§ Directive
Using the material that follows, identify and copy each line with the string "hinge".

════════════════

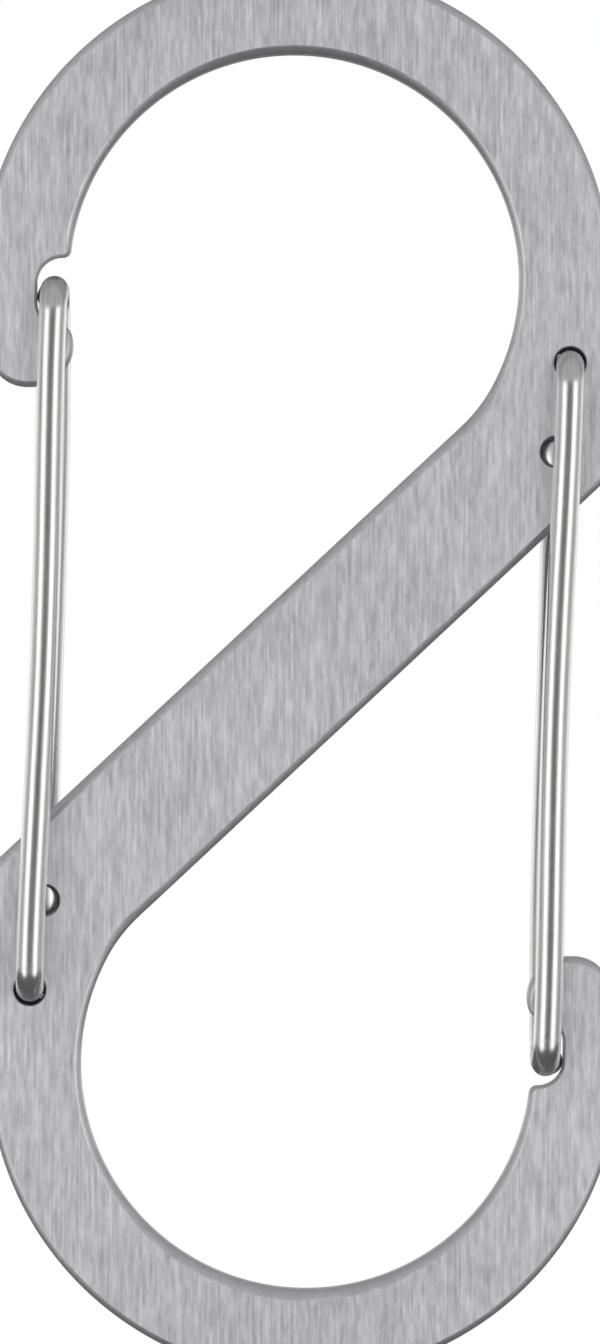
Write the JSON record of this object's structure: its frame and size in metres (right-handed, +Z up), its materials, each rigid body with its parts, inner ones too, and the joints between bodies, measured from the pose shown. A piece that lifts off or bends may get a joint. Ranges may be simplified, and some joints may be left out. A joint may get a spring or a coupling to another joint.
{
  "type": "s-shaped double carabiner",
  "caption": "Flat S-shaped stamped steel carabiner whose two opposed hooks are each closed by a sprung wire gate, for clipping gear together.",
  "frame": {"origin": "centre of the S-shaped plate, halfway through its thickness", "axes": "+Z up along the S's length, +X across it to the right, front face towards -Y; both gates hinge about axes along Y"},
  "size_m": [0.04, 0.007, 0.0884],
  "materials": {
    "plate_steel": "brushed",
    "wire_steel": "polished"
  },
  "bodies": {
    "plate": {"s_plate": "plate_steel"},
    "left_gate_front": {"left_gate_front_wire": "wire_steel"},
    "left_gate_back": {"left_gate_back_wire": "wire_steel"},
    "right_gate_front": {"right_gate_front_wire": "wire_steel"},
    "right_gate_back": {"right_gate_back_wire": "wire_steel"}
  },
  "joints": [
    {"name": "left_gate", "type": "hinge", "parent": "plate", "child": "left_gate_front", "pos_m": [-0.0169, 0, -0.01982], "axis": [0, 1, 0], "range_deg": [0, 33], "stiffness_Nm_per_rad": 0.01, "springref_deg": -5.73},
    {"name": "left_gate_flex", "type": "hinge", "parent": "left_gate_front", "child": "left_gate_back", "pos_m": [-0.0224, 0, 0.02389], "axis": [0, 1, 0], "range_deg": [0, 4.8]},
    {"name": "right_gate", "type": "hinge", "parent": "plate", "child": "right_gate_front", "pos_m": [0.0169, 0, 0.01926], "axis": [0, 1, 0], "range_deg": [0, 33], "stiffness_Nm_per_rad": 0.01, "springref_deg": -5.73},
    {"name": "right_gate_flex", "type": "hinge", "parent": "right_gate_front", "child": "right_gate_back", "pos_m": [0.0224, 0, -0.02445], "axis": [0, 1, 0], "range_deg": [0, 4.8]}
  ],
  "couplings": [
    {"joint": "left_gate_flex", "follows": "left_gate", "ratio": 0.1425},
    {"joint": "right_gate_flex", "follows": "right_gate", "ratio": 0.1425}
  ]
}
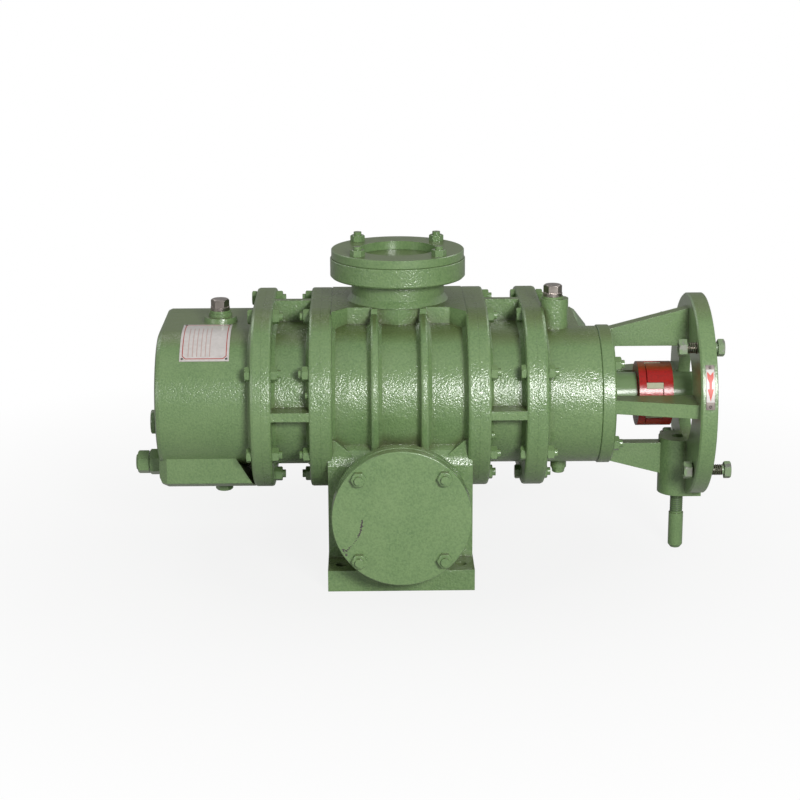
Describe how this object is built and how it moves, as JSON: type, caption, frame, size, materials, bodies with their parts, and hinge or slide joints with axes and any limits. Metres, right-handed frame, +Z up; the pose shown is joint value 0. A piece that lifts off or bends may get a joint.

════════════════

§ Problem solution
  "frame": {"origin": "centre of the S-shaped plate, halfway through its thickness", "axes": "+Z up along the S's length, +X across it to the right, front face towards -Y; both gates hinge about axes along Y"},
    {"name": "left_gate", "type": "hinge", "parent": "plate", "child": "left_gate_front", "pos_m": [-0.0169, 0, -0.01982], "axis": [0, 1, 0], "range_deg": [0, 33], "stiffness_Nm_per_rad": 0.01, "springref_deg": -5.73},
    {"name": "left_gate_flex", "type": "hinge", "parent": "left_gate_front", "child": "left_gate_back", "pos_m": [-0.0224, 0, 0.02389], "axis": [0, 1, 0], "range_deg": [0, 4.8]},
    {"name": "right_gate", "type": "hinge", "parent": "plate", "child": "right_gate_front", "pos_m": [0.0169, 0, 0.01926], "axis": [0, 1, 0], "range_deg": [0, 33], "stiffness_Nm_per_rad": 0.01, "springref_deg": -5.73},
    {"name": "right_gate_flex", "type": "hinge", "parent": "right_gate_front", "child": "right_gate_back", "pos_m": [0.0224, 0, -0.02445], "axis": [0, 1, 0], "range_deg": [0, 4.8]}
Describe how this object is built and how it moves, as JSON: type, caption, frame, size, materials, bodies with their parts, and hinge or slide joints with axes and any limits. Metres, right-handed frame, +Z up; the pose shown is joint value 0. A piece that lifts off or bends may get a joint.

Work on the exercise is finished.